Task instructions: Return only the lines from the top of the material through the line marked by "hollow threaded stud", unaltered.

Collected data:
════
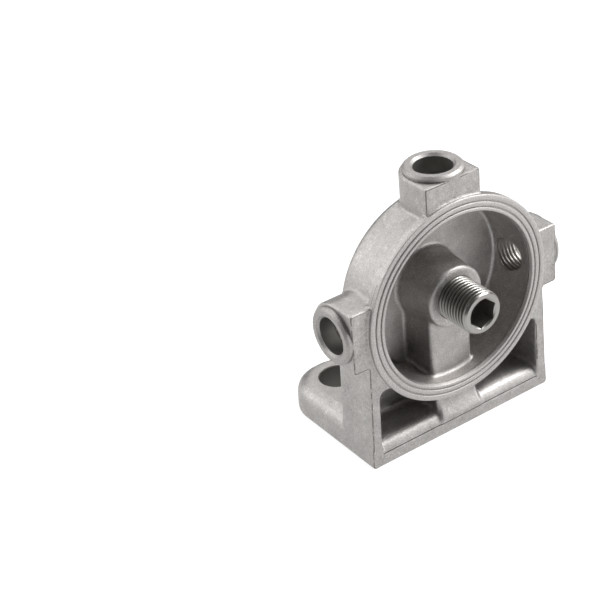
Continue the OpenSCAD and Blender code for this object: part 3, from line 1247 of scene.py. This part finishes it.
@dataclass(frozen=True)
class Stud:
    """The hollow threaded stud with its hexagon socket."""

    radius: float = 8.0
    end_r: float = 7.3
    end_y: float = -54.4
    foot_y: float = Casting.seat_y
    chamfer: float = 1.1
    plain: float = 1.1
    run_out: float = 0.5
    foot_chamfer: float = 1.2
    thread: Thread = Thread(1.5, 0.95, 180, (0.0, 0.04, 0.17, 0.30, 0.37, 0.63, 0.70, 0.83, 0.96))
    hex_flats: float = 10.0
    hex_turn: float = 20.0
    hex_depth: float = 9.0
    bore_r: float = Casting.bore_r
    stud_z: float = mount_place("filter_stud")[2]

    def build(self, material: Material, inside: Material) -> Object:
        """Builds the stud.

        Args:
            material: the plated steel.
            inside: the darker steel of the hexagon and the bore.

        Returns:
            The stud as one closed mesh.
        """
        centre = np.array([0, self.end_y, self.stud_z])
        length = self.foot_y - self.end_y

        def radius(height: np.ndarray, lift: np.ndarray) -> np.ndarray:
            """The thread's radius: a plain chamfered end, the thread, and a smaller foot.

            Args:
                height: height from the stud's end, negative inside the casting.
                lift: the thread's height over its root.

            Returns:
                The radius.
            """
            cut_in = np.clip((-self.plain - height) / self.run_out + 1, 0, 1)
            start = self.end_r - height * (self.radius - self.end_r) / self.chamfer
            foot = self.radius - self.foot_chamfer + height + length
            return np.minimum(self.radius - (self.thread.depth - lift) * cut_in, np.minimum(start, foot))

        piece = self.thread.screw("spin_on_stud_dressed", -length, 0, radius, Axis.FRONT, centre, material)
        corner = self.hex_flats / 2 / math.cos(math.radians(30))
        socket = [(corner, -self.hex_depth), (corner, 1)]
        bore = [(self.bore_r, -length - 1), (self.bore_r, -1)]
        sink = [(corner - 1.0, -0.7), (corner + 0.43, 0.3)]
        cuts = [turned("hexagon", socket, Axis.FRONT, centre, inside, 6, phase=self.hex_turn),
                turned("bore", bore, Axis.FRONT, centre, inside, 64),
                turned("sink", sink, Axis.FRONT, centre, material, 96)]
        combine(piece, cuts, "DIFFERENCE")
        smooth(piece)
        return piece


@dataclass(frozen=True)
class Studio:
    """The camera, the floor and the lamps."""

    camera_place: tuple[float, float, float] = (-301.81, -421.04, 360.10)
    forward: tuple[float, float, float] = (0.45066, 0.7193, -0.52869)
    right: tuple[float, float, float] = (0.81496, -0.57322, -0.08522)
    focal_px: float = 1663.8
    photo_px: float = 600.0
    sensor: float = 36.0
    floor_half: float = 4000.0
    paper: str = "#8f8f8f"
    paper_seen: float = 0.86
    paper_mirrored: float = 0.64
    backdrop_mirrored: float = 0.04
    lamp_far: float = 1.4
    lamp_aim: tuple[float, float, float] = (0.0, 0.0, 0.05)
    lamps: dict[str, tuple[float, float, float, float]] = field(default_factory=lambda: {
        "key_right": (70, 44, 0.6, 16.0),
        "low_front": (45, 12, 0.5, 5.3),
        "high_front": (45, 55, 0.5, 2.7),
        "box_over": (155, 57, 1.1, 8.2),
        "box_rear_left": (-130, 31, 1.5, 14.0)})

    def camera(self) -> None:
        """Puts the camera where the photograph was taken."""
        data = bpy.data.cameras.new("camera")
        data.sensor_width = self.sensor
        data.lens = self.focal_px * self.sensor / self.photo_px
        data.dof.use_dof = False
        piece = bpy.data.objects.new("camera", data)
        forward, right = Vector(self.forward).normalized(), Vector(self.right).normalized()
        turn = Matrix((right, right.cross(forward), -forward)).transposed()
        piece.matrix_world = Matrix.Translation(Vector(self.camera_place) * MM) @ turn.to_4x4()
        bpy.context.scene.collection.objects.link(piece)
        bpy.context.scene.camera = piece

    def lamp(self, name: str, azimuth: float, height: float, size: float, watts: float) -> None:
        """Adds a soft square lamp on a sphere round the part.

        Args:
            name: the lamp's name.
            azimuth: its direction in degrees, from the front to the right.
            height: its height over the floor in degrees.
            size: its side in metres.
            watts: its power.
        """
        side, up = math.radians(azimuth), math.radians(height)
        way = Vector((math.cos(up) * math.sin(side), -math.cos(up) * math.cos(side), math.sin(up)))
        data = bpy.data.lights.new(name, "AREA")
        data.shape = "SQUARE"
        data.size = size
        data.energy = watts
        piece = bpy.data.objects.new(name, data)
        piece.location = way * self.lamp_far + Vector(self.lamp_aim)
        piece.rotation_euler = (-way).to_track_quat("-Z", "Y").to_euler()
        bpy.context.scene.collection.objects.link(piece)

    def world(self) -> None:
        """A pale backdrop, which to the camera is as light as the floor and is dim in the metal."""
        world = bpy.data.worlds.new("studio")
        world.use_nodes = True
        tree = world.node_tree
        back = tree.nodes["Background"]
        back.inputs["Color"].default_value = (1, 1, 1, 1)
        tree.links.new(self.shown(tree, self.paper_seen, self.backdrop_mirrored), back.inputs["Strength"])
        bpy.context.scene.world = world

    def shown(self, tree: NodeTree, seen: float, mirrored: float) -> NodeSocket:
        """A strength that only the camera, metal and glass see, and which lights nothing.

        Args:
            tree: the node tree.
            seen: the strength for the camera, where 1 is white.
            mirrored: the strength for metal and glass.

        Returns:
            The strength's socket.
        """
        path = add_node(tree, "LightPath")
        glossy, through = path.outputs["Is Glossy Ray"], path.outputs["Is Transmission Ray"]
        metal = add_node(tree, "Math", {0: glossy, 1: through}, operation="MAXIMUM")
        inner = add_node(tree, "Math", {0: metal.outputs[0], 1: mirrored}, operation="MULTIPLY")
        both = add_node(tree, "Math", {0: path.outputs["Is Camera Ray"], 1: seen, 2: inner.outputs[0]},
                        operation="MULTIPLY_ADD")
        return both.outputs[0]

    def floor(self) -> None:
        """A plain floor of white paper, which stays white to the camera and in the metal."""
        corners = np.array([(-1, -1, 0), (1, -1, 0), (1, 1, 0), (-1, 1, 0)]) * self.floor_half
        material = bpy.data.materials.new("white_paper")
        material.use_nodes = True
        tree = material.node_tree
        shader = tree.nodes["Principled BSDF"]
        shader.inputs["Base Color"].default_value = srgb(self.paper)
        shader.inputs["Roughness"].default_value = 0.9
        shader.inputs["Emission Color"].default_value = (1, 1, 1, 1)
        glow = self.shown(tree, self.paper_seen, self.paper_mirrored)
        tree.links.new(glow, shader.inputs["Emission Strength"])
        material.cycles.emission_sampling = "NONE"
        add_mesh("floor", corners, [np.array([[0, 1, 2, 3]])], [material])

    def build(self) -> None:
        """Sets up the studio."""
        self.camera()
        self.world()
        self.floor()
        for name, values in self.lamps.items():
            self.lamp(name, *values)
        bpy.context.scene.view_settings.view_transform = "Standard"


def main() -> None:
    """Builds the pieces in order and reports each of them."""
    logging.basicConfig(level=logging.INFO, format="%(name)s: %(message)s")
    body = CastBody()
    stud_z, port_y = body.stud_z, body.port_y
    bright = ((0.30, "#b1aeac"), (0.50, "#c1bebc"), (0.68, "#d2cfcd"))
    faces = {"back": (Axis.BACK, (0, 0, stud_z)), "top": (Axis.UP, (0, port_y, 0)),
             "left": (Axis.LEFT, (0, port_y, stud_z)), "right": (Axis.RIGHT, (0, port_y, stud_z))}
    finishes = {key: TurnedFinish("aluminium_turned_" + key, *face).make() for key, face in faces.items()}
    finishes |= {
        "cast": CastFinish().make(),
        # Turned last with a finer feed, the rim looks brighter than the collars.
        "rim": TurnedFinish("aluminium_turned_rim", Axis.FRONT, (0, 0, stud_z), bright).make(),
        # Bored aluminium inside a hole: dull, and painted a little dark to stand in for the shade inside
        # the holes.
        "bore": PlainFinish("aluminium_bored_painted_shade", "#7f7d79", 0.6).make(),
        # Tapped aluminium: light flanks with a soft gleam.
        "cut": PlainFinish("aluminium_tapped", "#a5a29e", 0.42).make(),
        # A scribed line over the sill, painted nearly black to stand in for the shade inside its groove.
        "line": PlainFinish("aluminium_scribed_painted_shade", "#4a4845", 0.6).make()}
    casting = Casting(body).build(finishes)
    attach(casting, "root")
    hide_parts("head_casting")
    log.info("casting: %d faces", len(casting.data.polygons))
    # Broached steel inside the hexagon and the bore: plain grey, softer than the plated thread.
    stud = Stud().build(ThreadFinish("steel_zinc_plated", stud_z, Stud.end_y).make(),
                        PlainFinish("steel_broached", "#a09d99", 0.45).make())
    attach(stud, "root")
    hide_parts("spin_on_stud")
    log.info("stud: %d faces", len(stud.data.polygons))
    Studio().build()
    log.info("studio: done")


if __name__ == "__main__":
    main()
════
Solved exercise:
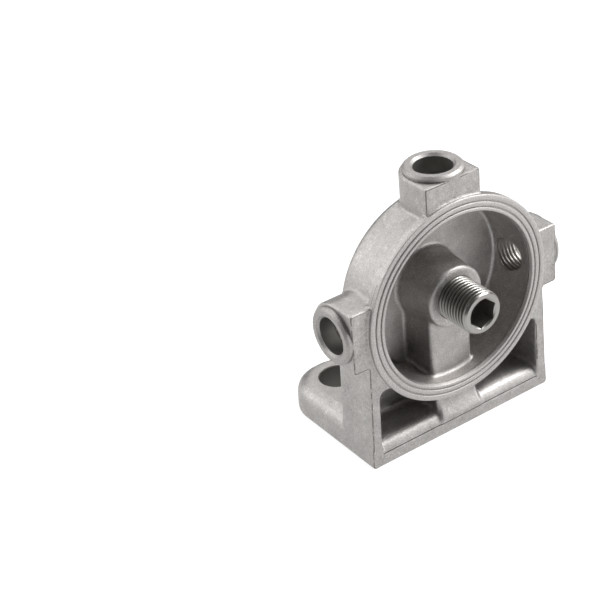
Continue the OpenSCAD and Blender code for this object: part 3, from line 1247 of scene.py. This part finishes it.
@dataclass(frozen=True)
class Stud:
    """The hollow threaded stud with its hexagon socket."""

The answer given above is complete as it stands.